By ‘making it real’, they were also able to obtain full class engagement and participation. The students were clearly interested in the subject matter and put in real effort in making sure that everyone in the team was on the same page, had no doubts, and were sure about what they had to do. To the mock trial was a formidable way to assess the students knowledge and keep them motivated to present their best work.

Overall analysis of the strengths and weaknesses

The greatest weakness of this lesson I found to be the debriefing session. Granted that we might not have been presented its entirety in the video, yet it seems like it was short and shallow. I would have spent more time with the group trying to pull out what they had learned, what they had found most interesting, and what they felt about the lesson’s structure. I would also have attempted to summarize what was learned and trace back to the learning objectives along with what the teachers felt they had learned from the exercise.

The greatest strengths of this lesson were the multiple ways in which the students and teachers engaged with the content. It was not simply a lecture that exposed the students to the Amistad case and then tested them formally on what they could recall. The teachers created activities that engaged the students deeply with the content. The mock trial was a big motivator in the sense that every student participated in the activity, contributed to the task at hand and, through self investigation, deepened their knowledge about the subject at hand. The teachers were also very attentive to all students and were able to access the students’ ZPD by providing scaffolding and facilitation so that they could reach a level of understanding high enough to create and act out the mock trial.

Particularly, I was pleased to see how the teacher noticed one of the students, who did not speak Spanish, stand up following the cue from her peers, instead of truly understanding the instructions given to do so in Spanish.
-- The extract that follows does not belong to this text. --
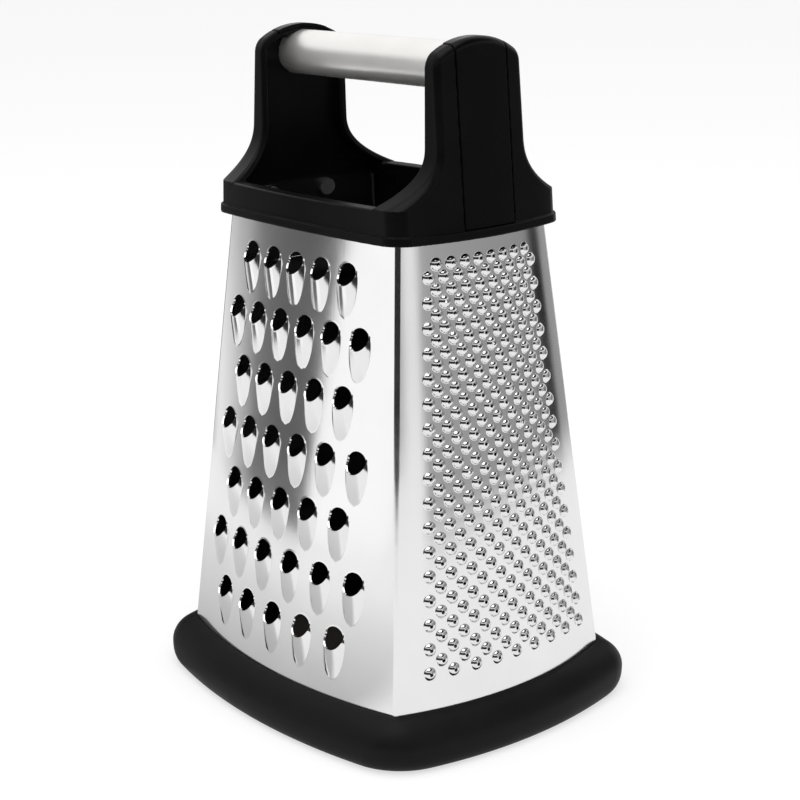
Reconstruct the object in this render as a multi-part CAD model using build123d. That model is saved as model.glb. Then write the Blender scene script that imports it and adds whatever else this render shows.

From the simple fact that the teacher noticed this action, I believe that in some minor way, might have acted as an informal formative assessment. This observation might cause the teachers to reflect and adapt their instructions on this task – they might say explicitly that you should only follow the instructions you undeniably understand. Yet I also feel there was a missed opportunity there for the teacher to ask the girl who stood up, why she stood up, and use that to demonstrate social pressures that lead to involuntary or automatic reflexes while in a community.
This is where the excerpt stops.